Given request => Copy out every line exactly as given.

--- BEGIN ---

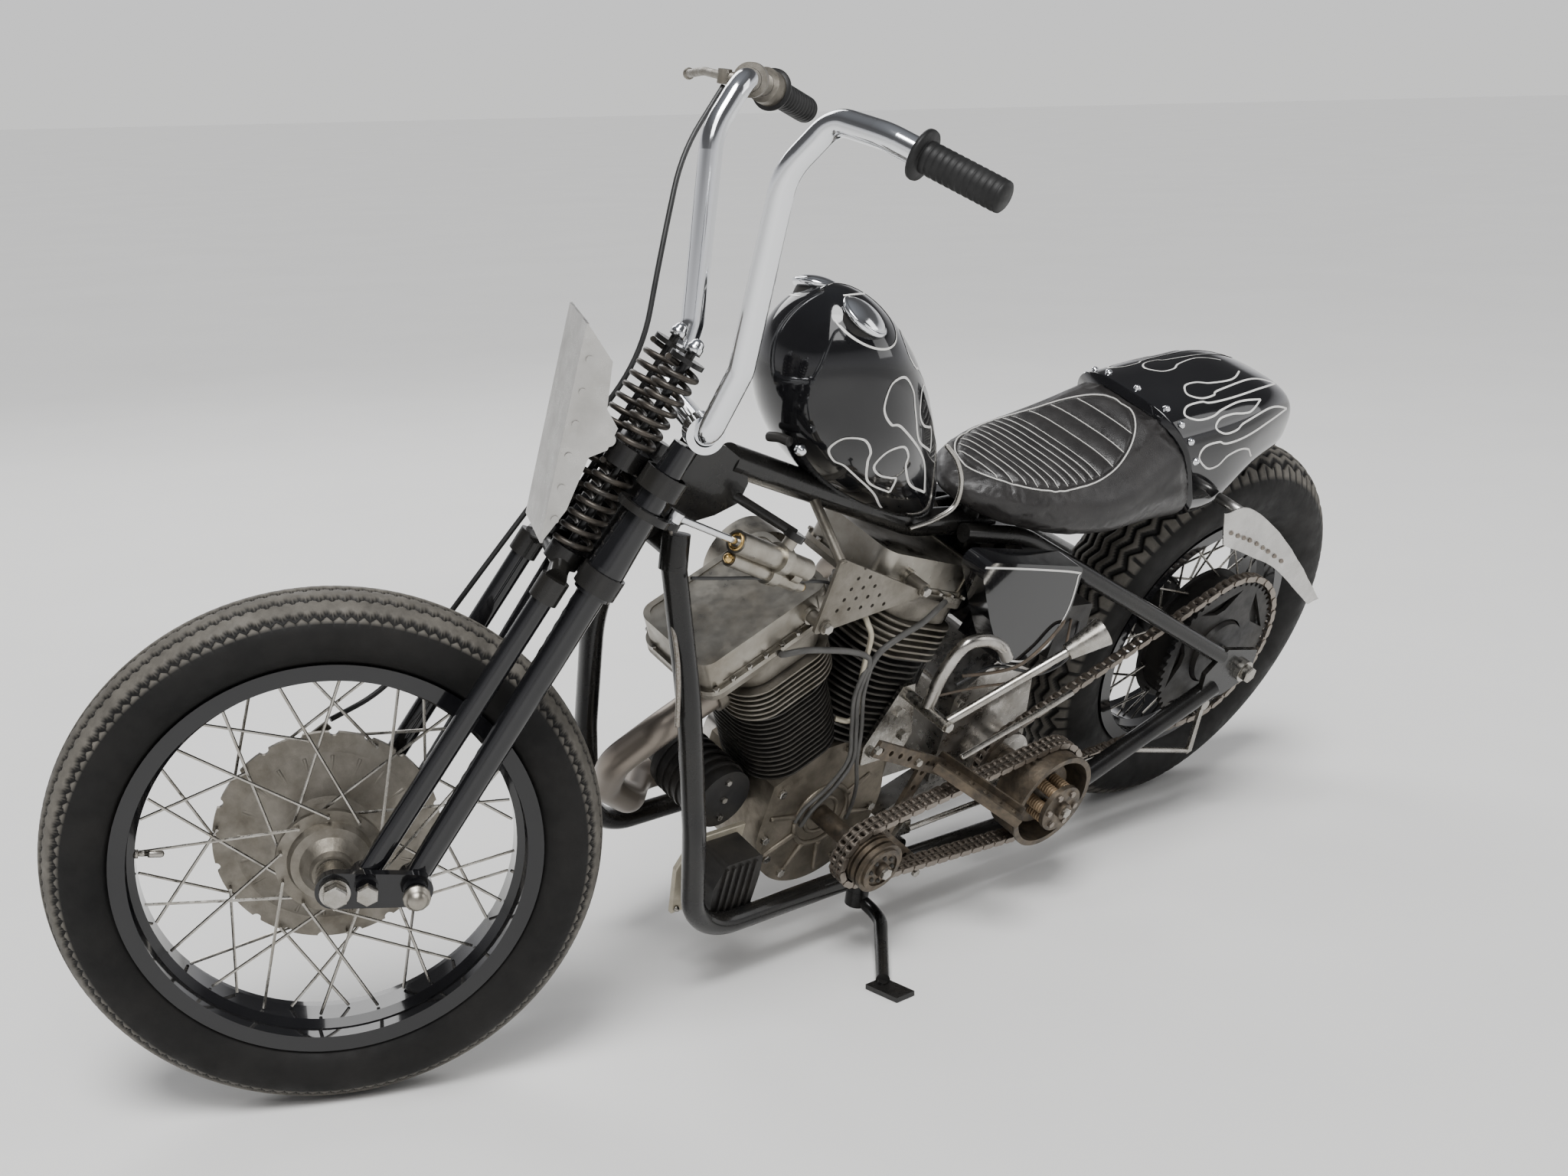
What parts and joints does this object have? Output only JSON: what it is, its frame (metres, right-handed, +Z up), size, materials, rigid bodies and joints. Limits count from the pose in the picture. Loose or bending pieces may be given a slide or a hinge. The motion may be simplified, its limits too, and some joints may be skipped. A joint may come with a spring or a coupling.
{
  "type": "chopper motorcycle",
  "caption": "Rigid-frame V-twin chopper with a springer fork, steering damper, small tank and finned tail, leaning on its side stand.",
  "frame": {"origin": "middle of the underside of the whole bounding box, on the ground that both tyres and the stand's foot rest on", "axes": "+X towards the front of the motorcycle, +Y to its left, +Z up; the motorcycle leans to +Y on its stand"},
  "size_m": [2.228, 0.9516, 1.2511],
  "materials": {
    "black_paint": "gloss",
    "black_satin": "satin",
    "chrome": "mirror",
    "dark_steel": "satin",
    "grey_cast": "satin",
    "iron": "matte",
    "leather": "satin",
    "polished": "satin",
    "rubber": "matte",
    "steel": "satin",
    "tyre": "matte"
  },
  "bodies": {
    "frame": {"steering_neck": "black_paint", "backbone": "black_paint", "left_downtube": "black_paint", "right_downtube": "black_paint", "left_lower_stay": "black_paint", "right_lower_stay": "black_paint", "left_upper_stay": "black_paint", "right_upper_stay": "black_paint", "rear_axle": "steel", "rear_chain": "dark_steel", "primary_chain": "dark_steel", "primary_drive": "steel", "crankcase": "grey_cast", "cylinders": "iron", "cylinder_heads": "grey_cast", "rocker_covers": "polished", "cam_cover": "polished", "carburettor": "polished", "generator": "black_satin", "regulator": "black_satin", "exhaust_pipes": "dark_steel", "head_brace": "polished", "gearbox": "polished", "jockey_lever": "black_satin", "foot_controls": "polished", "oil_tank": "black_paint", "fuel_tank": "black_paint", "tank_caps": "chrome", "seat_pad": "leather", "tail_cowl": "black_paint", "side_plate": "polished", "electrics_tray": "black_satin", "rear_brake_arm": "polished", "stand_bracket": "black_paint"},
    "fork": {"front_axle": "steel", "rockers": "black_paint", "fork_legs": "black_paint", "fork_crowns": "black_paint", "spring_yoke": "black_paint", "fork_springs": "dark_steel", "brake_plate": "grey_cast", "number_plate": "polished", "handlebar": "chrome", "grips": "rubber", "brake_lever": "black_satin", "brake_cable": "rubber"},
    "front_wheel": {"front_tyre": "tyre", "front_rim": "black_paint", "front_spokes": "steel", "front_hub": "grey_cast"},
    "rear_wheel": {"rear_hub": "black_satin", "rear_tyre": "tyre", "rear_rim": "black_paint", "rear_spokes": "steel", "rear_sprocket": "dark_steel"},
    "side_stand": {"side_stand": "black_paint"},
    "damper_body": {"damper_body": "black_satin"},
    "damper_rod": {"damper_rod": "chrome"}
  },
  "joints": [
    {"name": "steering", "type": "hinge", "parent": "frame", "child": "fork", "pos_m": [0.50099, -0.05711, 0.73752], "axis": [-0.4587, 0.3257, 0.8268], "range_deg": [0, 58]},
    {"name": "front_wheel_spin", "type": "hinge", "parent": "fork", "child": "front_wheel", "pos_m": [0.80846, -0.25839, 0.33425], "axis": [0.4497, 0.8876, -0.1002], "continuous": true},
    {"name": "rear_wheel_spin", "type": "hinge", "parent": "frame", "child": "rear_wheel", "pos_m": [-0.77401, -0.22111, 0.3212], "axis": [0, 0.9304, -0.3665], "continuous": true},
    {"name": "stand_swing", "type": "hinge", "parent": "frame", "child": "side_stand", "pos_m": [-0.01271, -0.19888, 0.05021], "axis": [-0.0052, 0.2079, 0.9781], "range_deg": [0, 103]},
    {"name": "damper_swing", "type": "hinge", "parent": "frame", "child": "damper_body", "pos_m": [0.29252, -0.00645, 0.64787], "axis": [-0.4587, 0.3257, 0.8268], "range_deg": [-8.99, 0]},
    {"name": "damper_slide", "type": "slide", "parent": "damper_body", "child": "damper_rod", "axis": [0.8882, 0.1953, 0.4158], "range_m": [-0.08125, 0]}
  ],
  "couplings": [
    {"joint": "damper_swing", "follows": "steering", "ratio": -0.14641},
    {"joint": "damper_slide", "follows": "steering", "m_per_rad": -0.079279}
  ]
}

--- END ---

Solution to this task =>
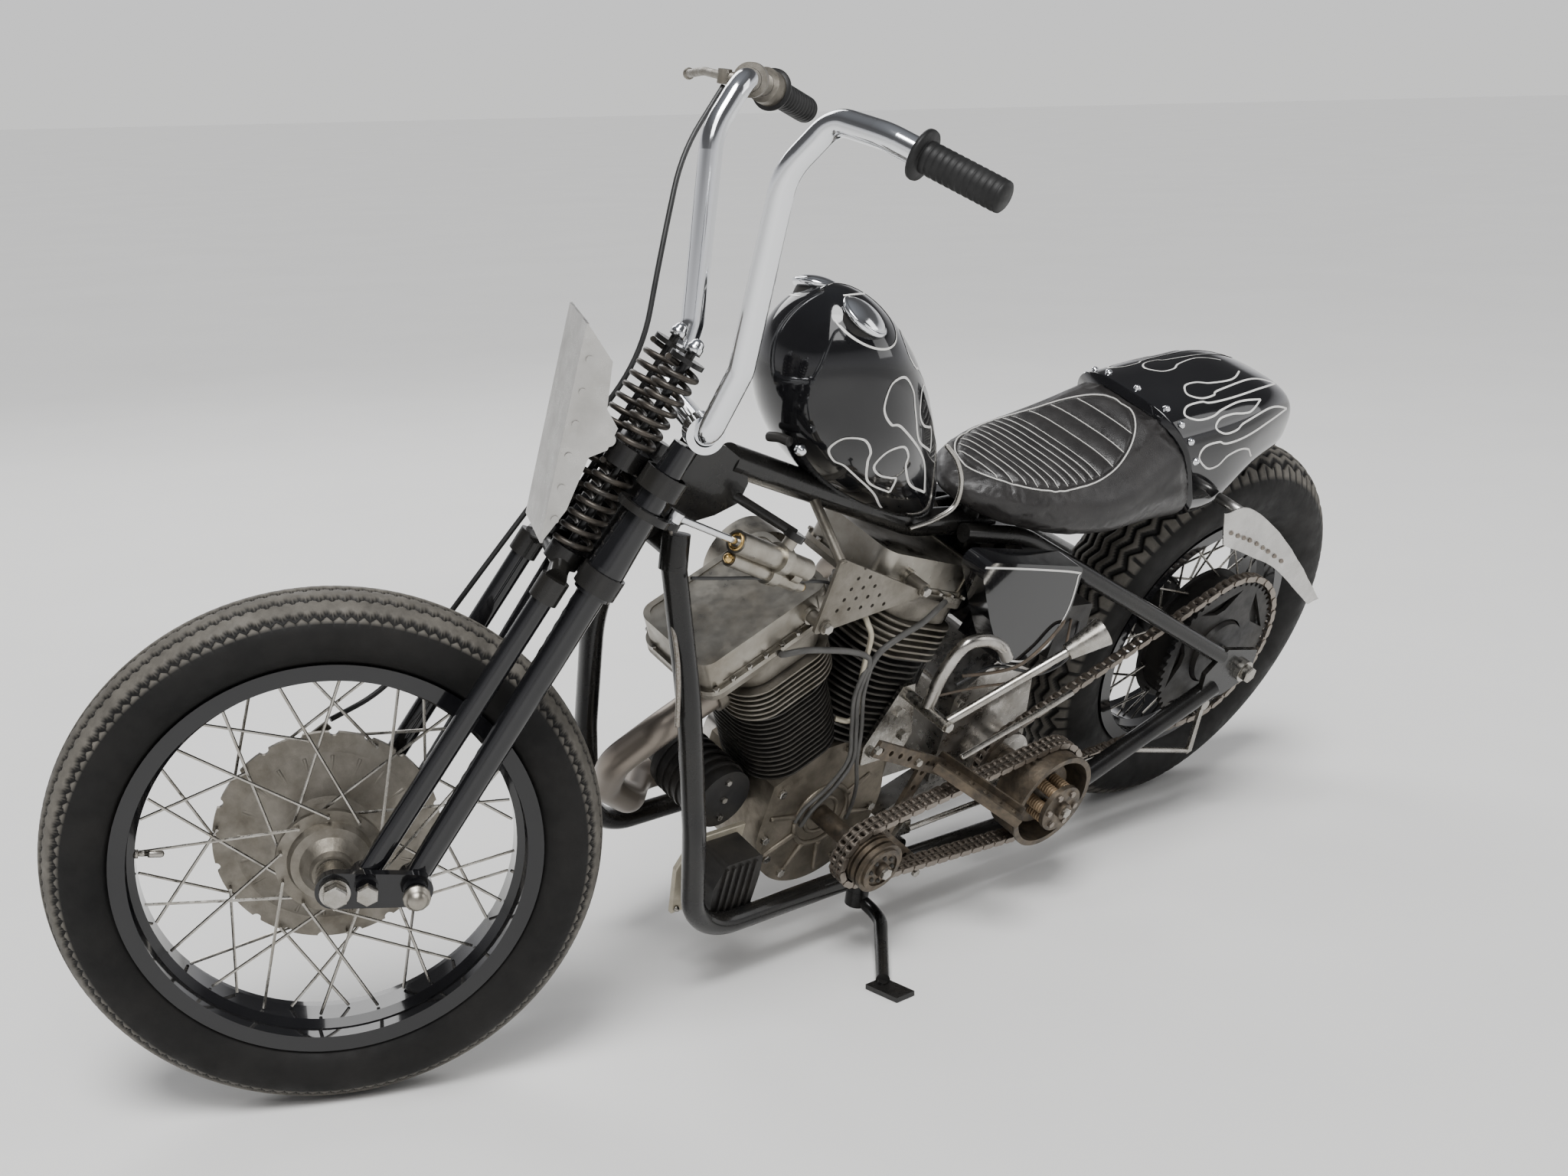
What parts and joints does this object have? Output only JSON: what it is, its frame (metres, right-handed, +Z up), size, materials, rigid bodies and joints. Limits count from the pose in the picture. Loose or bending pieces may be given a slide or a hinge. The motion may be simplified, its limits too, and some joints may be skipped. A joint may come with a spring or a coupling.
{
  "type": "chopper motorcycle",
  "caption": "Rigid-frame V-twin chopper with a springer fork, steering damper, small tank and finned tail, leaning on its side stand.",
  "frame": {"origin": "middle of the underside of the whole bounding box, on the ground that both tyres and the stand's foot rest on", "axes": "+X towards the front of the motorcycle, +Y to its left, +Z up; the motorcycle leans to +Y on its stand"},
  "size_m": [2.228, 0.9516, 1.2511],
  "materials": {
    "black_paint": "gloss",
    "black_satin": "satin",
    "chrome": "mirror",
    "dark_steel": "satin",
    "grey_cast": "satin",
    "iron": "matte",
    "leather": "satin",
    "polished": "satin",
    "rubber": "matte",
    "steel": "satin",
    "tyre": "matte"
  },
  "bodies": {
    "frame": {"steering_neck": "black_paint", "backbone": "black_paint", "left_downtube": "black_paint", "right_downtube": "black_paint", "left_lower_stay": "black_paint", "right_lower_stay": "black_paint", "left_upper_stay": "black_paint", "right_upper_stay": "black_paint", "rear_axle": "steel", "rear_chain": "dark_steel", "primary_chain": "dark_steel", "primary_drive": "steel", "crankcase": "grey_cast", "cylinders": "iron", "cylinder_heads": "grey_cast", "rocker_covers": "polished", "cam_cover": "polished", "carburettor": "polished", "generator": "black_satin", "regulator": "black_satin", "exhaust_pipes": "dark_steel", "head_brace": "polished", "gearbox": "polished", "jockey_lever": "black_satin", "foot_controls": "polished", "oil_tank": "black_paint", "fuel_tank": "black_paint", "tank_caps": "chrome", "seat_pad": "leather", "tail_cowl": "black_paint", "side_plate": "polished", "electrics_tray": "black_satin", "rear_brake_arm": "polished", "stand_bracket": "black_paint"},
    "fork": {"front_axle": "steel", "rockers": "black_paint", "fork_legs": "black_paint", "fork_crowns": "black_paint", "spring_yoke": "black_paint", "fork_springs": "dark_steel", "brake_plate": "grey_cast", "number_plate": "polished", "handlebar": "chrome", "grips": "rubber", "brake_lever": "black_satin", "brake_cable": "rubber"},
    "front_wheel": {"front_tyre": "tyre", "front_rim": "black_paint", "front_spokes": "steel", "front_hub": "grey_cast"},
    "rear_wheel": {"rear_hub": "black_satin", "rear_tyre": "tyre", "rear_rim": "black_paint", "rear_spokes": "steel", "rear_sprocket": "dark_steel"},
    "side_stand": {"side_stand": "black_paint"},
    "damper_body": {"damper_body": "black_satin"},
    "damper_rod": {"damper_rod": "chrome"}
  },
  "joints": [
    {"name": "steering", "type": "hinge", "parent": "frame", "child": "fork", "pos_m": [0.50099, -0.05711, 0.73752], "axis": [-0.4587, 0.3257, 0.8268], "range_deg": [0, 58]},
    {"name": "front_wheel_spin", "type": "hinge", "parent": "fork", "child": "front_wheel", "pos_m": [0.80846, -0.25839, 0.33425], "axis": [0.4497, 0.8876, -0.1002], "continuous": true},
    {"name": "rear_wheel_spin", "type": "hinge", "parent": "frame", "child": "rear_wheel", "pos_m": [-0.77401, -0.22111, 0.3212], "axis": [0, 0.9304, -0.3665], "continuous": true},
    {"name": "stand_swing", "type": "hinge", "parent": "frame", "child": "side_stand", "pos_m": [-0.01271, -0.19888, 0.05021], "axis": [-0.0052, 0.2079, 0.9781], "range_deg": [0, 103]},
    {"name": "damper_swing", "type": "hinge", "parent": "frame", "child": "damper_body", "pos_m": [0.29252, -0.00645, 0.64787], "axis": [-0.4587, 0.3257, 0.8268], "range_deg": [-8.99, 0]},
    {"name": "damper_slide", "type": "slide", "parent": "damper_body", "child": "damper_rod", "axis": [0.8882, 0.1953, 0.4158], "range_m": [-0.08125, 0]}
  ],
  "couplings": [
    {"joint": "damper_swing", "follows": "steering", "ratio": -0.14641},
    {"joint": "damper_slide", "follows": "steering", "m_per_rad": -0.079279}
  ]
}